Russia ‘captures eastern town of Soledar’
The town’s fall would mark a rare victory for the Kremlin after a series of battlefield setbacks in its invasion of Ukraine.
Russia has claimed its forces have captured a fiercely contested salt mining town, in what would mark a rare victory for the Kremlin after a series of setbacks in its invasion of Ukraine.
Ukrainian authorities said the fight for Soledar continued.
There have repeatedly been conflicting reports over who controls the town, the site of a months-long bloody battle in the grinding fight for Ukraine’s eastern regions.
The Associated Press could not independently confirm either side’s claim.
From the outset, Moscow identified Donetsk and neighbouring Luhansk province as priorities, and it has treated the areas as Russian territory since their alleged annexation.
“The liberation of the town of Soledar was completed in the evening of January 12,” Lieutenant General Igor Konashenkov, the Russian Defence Ministry’s spokesman, said, adding that the development was “important for the continuation of offensive operations in the Donetsk region”.

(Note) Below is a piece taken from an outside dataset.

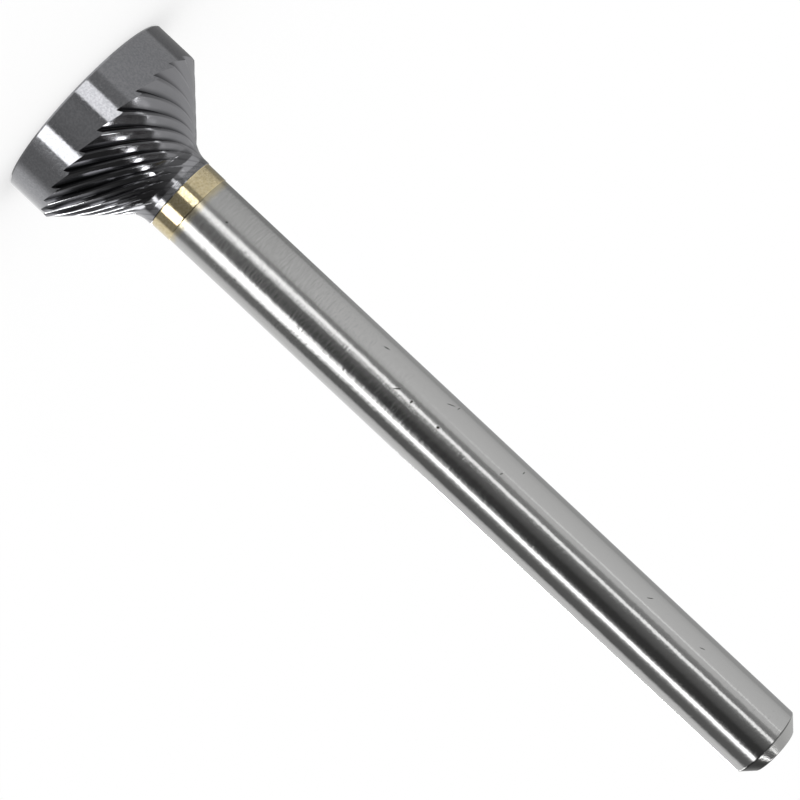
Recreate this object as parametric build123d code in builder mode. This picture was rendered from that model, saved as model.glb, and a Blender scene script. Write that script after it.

Taking control of Soledar would allow Russian forces “to cut supply lines for the Ukrainian forces” in Bakhmut and then “block and encircle the Ukrainian units there”, Lt Gen Konashenkov said.
But Serhii Cherevaty, a spokesman for the Ukrainian army in the east, denied the Russian Defence Ministry’s claim in remarks carried by the RBK Ukraine news outlet, saying that “fighting is ongoing in the city”.
The Institute for the Study of War, a think tank in Washington, said that a Russian seizure of Soledar was “not an operationally significant development and is unlikely to presage an imminent Russian encirclement of Bakhmut”.
The institute said that Russian information operations have “overexaggerated the importance of Soledar”, a small settlement, arguing as well that the long and difficult battle has contributed to the exhaustion of Russian forces.
In a Telegram post early on Friday, Ukraine’s deputy defence minister Hanna Maliar said that Moscow “had sent almost all (its) main forces” to secure a victory in the east.
She said that Ukrainian fighters “are bravely trying to hold the defence”.
“This is a difficult stage of the war, but we will win. There is no doubt,” Ms Maliar added.